§ Work required:
Pick out the lines below with "that" and list them.

Items from a data source
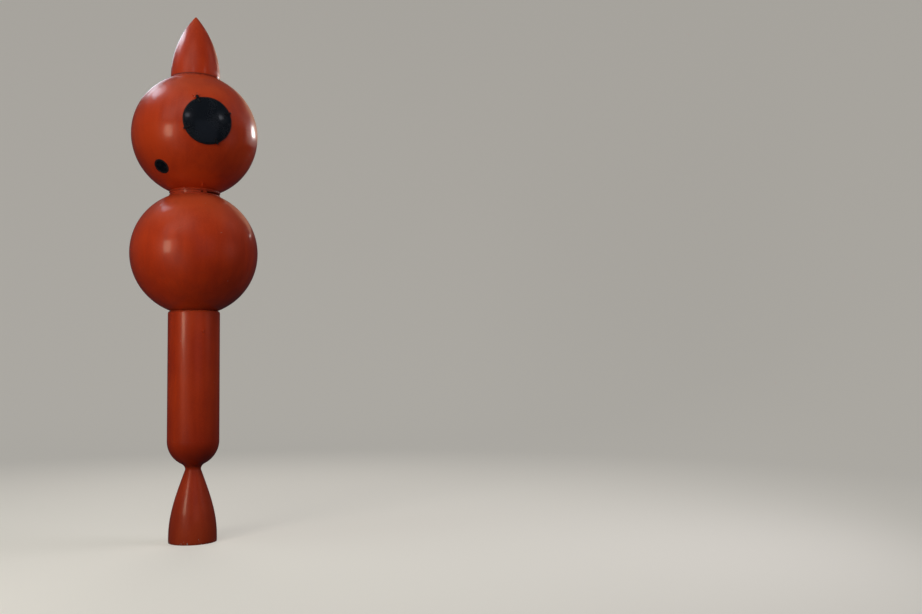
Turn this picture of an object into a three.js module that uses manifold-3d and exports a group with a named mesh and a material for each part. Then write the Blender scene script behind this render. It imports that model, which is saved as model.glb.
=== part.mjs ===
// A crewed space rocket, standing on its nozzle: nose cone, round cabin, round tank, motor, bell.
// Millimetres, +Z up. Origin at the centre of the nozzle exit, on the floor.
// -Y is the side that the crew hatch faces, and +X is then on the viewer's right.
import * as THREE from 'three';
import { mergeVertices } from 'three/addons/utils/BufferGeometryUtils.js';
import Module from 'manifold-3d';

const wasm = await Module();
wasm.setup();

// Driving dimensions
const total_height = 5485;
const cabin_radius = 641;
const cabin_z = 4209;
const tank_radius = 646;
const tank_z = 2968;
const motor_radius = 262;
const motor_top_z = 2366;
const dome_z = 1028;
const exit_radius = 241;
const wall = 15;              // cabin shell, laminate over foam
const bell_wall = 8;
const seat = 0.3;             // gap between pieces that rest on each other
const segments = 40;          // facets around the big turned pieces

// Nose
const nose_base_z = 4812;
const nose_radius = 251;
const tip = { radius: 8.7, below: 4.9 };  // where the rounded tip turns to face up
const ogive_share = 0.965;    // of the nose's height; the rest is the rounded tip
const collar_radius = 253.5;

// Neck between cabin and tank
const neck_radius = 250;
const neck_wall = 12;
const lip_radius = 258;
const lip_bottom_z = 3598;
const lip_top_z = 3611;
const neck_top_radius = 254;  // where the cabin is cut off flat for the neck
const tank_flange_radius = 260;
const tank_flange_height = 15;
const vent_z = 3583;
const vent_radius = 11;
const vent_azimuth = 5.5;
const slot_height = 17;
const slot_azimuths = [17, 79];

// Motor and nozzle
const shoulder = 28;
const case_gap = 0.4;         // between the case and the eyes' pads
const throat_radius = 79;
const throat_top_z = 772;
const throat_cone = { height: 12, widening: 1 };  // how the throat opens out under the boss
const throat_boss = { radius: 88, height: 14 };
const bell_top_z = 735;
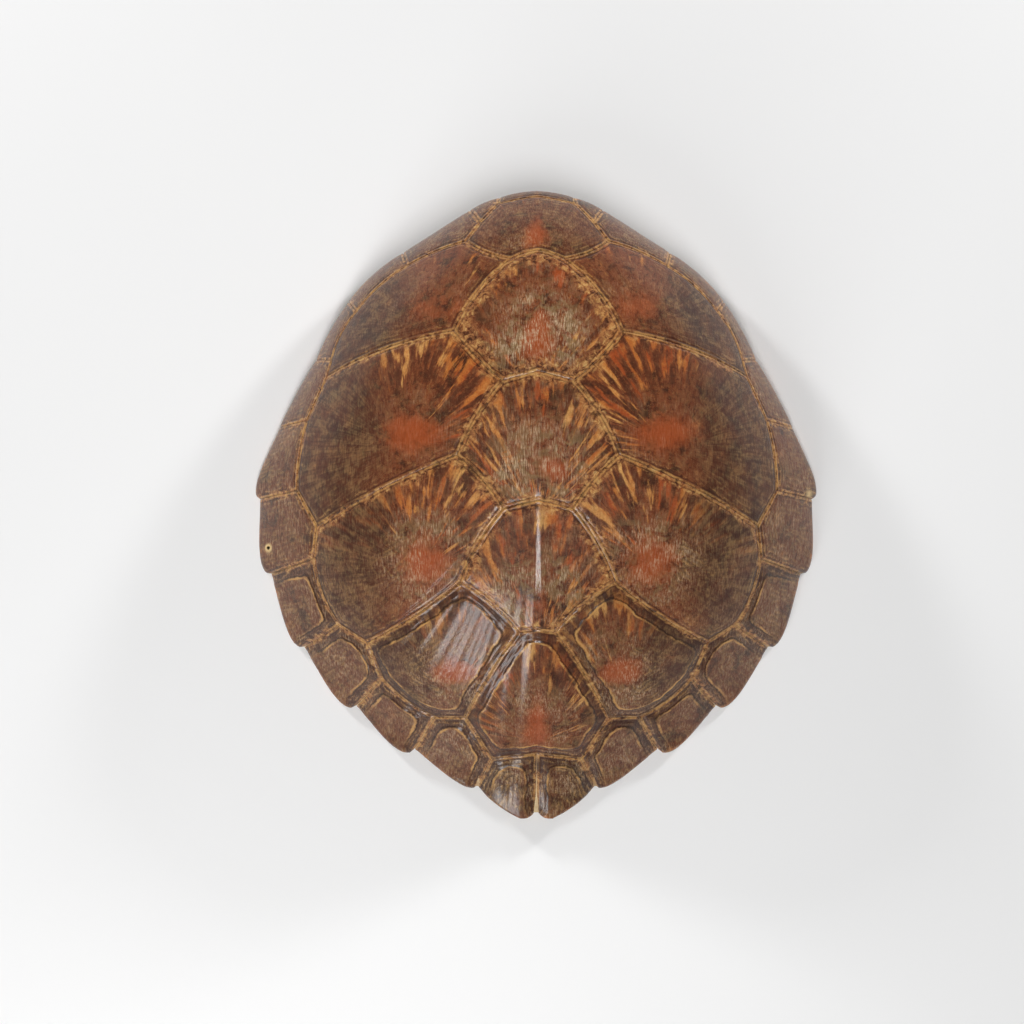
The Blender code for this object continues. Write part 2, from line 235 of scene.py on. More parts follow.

§ Completed exercise:
Turn this picture of an object into a three.js module that uses manifold-3d and exports a group with a named mesh and a material for each part. Then write the Blender scene script behind this render. It imports that model, which is saved as model.glb.
// -Y is the side that the crew hatch faces, and +X is then on the viewer's right.
const seat = 0.3;             // gap between pieces that rest on each other